▶ [Task] Quote verbatim everything from the line containing "for name, spot" down to the line containing "cad_parts[obj.name] = obj", with both of those lines included and no others.

A block of data:
------

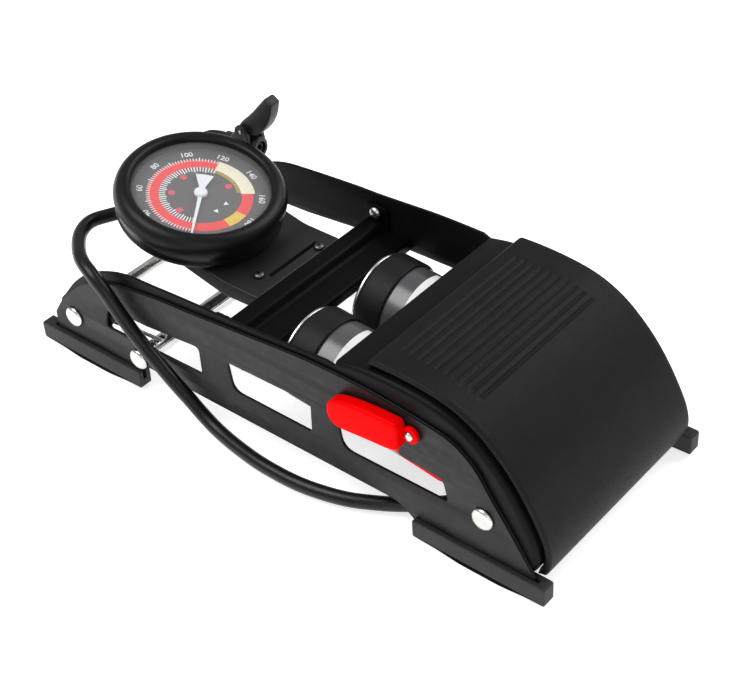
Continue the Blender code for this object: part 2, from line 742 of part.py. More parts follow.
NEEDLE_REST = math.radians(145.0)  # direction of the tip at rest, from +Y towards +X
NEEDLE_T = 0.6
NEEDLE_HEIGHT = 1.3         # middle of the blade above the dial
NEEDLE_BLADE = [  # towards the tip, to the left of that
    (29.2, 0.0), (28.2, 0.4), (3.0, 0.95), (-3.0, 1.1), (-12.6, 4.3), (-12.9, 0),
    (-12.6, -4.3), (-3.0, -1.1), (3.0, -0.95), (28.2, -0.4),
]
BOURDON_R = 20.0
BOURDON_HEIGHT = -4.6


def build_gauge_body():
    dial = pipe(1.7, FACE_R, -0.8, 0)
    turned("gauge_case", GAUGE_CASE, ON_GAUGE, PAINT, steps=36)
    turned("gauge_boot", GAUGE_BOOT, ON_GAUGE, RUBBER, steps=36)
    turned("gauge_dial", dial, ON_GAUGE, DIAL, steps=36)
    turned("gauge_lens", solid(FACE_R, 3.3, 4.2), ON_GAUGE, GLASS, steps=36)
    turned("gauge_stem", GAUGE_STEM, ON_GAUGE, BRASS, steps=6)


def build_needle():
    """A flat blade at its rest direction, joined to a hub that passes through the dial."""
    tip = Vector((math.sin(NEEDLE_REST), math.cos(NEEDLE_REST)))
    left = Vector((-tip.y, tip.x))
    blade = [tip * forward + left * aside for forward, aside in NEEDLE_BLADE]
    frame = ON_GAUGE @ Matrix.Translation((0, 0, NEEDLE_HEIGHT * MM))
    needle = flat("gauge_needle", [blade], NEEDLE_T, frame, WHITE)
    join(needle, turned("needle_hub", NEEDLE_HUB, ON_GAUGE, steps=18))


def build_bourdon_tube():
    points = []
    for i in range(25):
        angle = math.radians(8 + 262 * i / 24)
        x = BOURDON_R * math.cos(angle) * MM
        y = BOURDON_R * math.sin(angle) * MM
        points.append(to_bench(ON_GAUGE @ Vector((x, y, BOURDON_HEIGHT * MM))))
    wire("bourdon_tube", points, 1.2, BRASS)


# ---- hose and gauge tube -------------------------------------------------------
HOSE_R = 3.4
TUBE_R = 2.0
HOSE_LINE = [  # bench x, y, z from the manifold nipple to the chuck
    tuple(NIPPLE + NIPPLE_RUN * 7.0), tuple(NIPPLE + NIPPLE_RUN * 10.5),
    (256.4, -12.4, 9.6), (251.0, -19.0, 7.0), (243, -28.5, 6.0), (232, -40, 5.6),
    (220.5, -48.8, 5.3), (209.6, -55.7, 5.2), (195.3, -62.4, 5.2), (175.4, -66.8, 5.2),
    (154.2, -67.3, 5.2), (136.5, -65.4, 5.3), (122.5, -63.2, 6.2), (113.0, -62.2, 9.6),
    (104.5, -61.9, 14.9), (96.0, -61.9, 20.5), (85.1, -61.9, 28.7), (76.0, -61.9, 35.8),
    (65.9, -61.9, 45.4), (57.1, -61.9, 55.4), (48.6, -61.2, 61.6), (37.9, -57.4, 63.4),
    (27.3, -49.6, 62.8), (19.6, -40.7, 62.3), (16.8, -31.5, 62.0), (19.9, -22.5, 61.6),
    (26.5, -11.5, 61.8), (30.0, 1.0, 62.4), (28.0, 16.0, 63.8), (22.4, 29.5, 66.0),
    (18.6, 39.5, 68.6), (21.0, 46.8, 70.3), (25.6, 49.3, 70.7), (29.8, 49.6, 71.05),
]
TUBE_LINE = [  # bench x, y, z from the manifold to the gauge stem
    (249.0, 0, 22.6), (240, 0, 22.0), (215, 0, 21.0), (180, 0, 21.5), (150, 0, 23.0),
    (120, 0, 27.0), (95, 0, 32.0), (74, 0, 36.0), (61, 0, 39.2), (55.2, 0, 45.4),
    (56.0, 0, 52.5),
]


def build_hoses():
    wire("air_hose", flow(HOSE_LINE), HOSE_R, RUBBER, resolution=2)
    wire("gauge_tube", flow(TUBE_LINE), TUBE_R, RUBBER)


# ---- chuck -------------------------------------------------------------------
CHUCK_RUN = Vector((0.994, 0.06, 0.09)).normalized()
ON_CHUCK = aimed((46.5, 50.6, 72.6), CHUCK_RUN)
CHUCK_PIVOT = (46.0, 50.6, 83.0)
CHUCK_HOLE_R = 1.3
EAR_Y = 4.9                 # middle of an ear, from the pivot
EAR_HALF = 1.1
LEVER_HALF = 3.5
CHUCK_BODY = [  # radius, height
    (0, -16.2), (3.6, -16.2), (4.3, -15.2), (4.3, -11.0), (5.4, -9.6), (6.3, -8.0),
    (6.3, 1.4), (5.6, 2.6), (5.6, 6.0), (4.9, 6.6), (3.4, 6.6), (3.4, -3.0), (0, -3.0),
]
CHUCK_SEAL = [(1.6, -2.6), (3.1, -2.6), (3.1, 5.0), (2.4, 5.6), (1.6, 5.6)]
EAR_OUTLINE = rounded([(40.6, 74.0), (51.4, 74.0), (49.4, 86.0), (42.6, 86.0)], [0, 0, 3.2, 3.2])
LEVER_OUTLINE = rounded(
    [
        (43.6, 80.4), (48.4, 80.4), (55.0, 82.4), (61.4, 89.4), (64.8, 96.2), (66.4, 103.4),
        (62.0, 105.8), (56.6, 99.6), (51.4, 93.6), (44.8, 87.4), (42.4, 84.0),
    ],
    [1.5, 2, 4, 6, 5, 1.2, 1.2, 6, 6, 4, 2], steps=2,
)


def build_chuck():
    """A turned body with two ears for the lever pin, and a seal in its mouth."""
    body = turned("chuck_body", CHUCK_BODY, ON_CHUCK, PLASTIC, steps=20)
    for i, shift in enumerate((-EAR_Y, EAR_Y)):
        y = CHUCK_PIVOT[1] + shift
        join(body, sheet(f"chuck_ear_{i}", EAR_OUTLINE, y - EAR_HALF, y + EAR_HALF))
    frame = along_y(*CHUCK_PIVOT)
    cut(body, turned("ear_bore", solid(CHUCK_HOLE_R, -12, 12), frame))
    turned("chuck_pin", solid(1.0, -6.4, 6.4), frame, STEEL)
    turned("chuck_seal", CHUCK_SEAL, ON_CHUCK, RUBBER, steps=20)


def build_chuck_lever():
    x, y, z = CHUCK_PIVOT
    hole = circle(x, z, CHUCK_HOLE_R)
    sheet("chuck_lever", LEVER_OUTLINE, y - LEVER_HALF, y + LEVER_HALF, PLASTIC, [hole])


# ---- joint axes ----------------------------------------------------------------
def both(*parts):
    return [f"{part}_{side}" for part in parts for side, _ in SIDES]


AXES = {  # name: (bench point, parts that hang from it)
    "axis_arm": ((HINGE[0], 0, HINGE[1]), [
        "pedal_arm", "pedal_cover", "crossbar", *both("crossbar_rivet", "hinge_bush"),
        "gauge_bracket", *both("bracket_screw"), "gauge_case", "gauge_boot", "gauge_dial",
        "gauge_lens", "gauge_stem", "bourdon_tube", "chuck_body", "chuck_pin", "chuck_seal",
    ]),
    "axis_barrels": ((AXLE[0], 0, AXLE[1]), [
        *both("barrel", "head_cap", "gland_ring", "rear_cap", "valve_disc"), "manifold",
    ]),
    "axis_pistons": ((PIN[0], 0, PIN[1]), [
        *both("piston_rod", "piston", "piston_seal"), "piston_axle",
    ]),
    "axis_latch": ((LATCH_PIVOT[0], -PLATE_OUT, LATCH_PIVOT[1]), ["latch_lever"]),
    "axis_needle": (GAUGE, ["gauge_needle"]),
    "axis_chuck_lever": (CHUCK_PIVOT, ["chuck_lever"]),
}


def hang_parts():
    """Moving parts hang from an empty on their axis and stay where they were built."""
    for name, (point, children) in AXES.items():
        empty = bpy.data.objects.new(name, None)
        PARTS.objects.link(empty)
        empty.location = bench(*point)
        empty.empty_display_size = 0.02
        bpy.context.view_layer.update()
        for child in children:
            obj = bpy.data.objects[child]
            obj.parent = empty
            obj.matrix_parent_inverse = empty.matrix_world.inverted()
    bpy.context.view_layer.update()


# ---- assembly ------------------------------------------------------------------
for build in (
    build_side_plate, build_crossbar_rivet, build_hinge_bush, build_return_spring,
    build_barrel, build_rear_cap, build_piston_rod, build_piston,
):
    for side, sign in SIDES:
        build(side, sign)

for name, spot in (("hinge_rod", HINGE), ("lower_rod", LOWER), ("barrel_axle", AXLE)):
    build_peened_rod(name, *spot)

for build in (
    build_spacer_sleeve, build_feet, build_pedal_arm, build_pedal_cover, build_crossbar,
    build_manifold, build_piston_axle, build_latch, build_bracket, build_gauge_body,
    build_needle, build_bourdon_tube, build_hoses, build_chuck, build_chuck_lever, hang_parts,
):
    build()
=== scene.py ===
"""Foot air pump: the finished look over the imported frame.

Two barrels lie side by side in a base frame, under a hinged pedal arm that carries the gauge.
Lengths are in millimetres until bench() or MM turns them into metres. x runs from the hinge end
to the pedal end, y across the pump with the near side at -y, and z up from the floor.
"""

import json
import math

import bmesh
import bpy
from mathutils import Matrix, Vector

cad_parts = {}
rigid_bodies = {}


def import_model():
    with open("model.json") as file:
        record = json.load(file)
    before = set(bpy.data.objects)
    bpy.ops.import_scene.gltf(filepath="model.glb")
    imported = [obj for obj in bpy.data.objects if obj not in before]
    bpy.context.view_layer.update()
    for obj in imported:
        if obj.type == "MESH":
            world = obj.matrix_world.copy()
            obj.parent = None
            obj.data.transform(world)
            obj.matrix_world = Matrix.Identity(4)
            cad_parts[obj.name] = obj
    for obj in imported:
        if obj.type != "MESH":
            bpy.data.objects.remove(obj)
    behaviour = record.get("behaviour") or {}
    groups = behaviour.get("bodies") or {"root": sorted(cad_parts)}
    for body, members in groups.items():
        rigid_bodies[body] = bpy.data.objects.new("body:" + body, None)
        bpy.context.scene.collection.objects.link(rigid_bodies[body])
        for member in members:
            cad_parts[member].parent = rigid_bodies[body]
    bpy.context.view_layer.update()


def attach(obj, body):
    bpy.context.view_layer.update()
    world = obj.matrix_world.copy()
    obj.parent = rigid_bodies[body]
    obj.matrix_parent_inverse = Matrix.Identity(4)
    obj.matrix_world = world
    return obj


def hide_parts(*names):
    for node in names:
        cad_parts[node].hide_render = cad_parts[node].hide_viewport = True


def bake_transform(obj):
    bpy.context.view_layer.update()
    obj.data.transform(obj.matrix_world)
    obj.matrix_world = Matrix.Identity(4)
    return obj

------

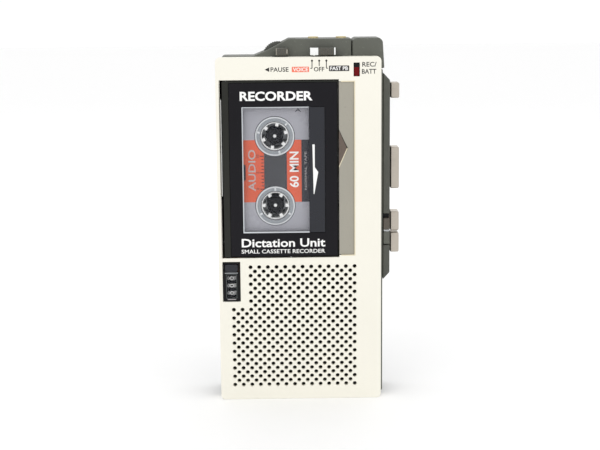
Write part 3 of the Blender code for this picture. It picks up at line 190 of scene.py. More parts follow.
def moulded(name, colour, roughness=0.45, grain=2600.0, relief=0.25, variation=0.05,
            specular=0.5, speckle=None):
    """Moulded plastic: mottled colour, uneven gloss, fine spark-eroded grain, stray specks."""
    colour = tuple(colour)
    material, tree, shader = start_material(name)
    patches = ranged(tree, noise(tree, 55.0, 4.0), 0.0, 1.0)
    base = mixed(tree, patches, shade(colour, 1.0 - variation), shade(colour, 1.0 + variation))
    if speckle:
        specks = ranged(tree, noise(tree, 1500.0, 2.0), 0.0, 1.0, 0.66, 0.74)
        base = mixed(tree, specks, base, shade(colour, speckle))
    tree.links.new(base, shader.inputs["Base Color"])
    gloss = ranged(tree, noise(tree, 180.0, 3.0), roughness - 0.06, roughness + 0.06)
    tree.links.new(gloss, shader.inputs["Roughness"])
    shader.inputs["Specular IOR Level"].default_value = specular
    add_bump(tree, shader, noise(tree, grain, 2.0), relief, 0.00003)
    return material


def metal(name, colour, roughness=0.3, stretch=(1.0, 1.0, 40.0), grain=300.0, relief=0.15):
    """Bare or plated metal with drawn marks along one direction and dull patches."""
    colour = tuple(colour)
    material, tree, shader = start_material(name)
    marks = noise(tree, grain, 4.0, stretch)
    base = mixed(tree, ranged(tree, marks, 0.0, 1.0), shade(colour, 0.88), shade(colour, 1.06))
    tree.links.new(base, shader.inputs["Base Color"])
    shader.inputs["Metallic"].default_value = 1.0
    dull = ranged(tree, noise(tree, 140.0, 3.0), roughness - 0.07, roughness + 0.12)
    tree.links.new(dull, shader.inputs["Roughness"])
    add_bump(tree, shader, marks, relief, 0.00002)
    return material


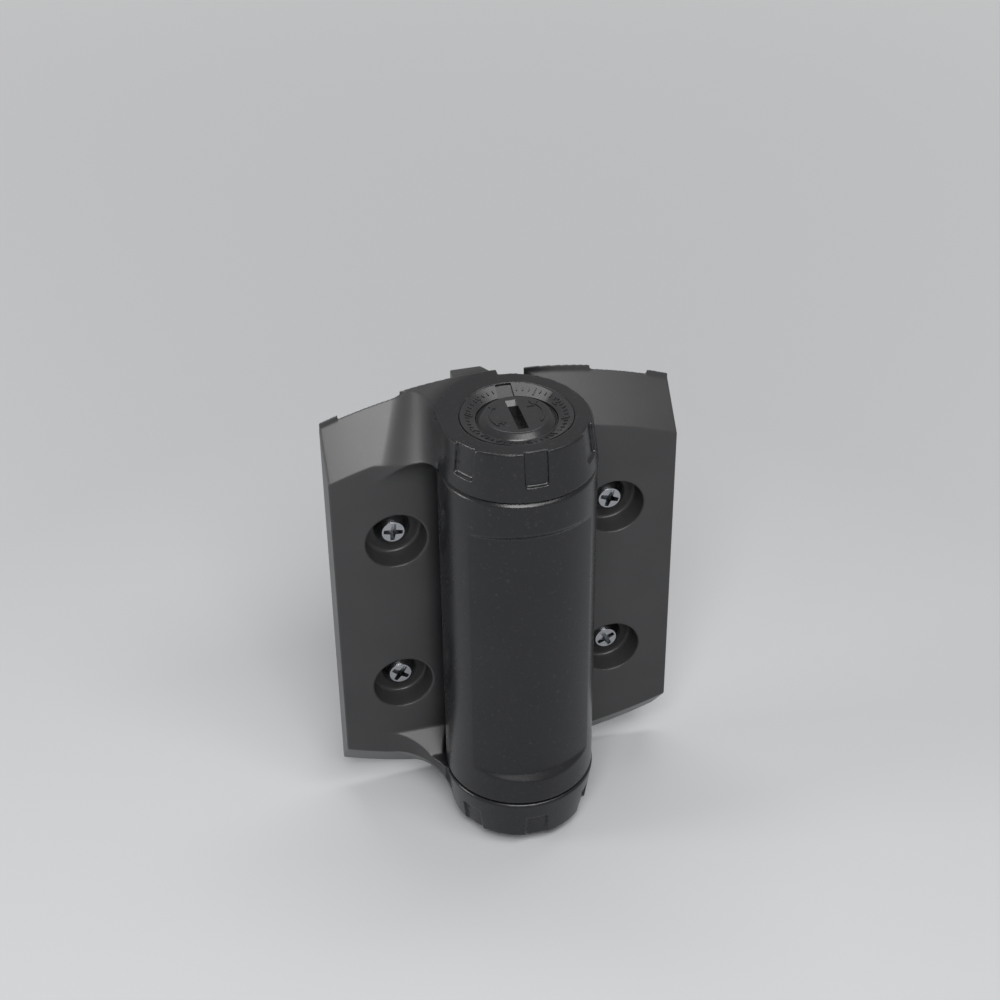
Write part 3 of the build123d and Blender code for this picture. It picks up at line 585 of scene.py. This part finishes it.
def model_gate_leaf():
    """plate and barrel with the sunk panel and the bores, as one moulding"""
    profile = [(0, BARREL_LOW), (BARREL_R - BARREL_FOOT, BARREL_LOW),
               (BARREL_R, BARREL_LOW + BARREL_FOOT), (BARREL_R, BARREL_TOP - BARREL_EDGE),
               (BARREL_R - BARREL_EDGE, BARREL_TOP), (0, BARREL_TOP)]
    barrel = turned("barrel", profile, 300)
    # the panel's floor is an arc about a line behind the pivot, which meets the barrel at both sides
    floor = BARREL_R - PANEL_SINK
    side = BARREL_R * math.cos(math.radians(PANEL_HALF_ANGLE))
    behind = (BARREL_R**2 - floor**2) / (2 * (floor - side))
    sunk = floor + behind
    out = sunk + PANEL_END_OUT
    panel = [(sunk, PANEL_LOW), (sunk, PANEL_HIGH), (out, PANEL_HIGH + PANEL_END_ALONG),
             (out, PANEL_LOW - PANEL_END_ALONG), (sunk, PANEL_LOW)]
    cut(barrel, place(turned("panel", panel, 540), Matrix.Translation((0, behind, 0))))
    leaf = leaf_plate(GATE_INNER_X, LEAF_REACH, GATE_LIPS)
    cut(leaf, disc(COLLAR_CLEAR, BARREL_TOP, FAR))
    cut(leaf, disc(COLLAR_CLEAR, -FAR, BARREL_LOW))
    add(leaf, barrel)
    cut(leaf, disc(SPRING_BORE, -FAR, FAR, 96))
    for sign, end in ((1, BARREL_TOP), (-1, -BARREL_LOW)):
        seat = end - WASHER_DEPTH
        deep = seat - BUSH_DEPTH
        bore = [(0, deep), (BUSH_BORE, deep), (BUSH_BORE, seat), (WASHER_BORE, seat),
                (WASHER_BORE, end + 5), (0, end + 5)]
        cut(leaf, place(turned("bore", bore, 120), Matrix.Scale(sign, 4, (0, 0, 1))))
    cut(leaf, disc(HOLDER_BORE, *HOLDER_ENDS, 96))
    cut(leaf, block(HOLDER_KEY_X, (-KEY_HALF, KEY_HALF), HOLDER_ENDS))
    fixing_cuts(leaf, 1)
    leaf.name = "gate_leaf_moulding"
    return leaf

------

▶ [Result of the exercise]
for name, spot in (("hinge_rod", HINGE), ("lower_rod", LOWER), ("barrel_axle", AXLE)):
    build_peened_rod(name, *spot)

for build in (
    build_spacer_sleeve, build_feet, build_pedal_arm, build_pedal_cover, build_crossbar,
    build_manifold, build_piston_axle, build_latch, build_bracket, build_gauge_body,
    build_needle, build_bourdon_tube, build_hoses, build_chuck, build_chuck_lever, hang_parts,
):
    build()
=== scene.py ===
"""Foot air pump: the finished look over the imported frame.

Two barrels lie side by side in a base frame, under a hinged pedal arm that carries the gauge.
Lengths are in millimetres until bench() or MM turns them into metres. x runs from the hinge end
to the pedal end, y across the pump with the near side at -y, and z up from the floor.
"""

import json
import math

import bmesh
import bpy
from mathutils import Matrix, Vector

cad_parts = {}
rigid_bodies = {}


def import_model():
    with open("model.json") as file:
        record = json.load(file)
    before = set(bpy.data.objects)
    bpy.ops.import_scene.gltf(filepath="model.glb")
    imported = [obj for obj in bpy.data.objects if obj not in before]
    bpy.context.view_layer.update()
    for obj in imported:
        if obj.type == "MESH":
            world = obj.matrix_world.copy()
            obj.parent = None
            obj.data.transform(world)
            obj.matrix_world = Matrix.Identity(4)
            cad_parts[obj.name] = obj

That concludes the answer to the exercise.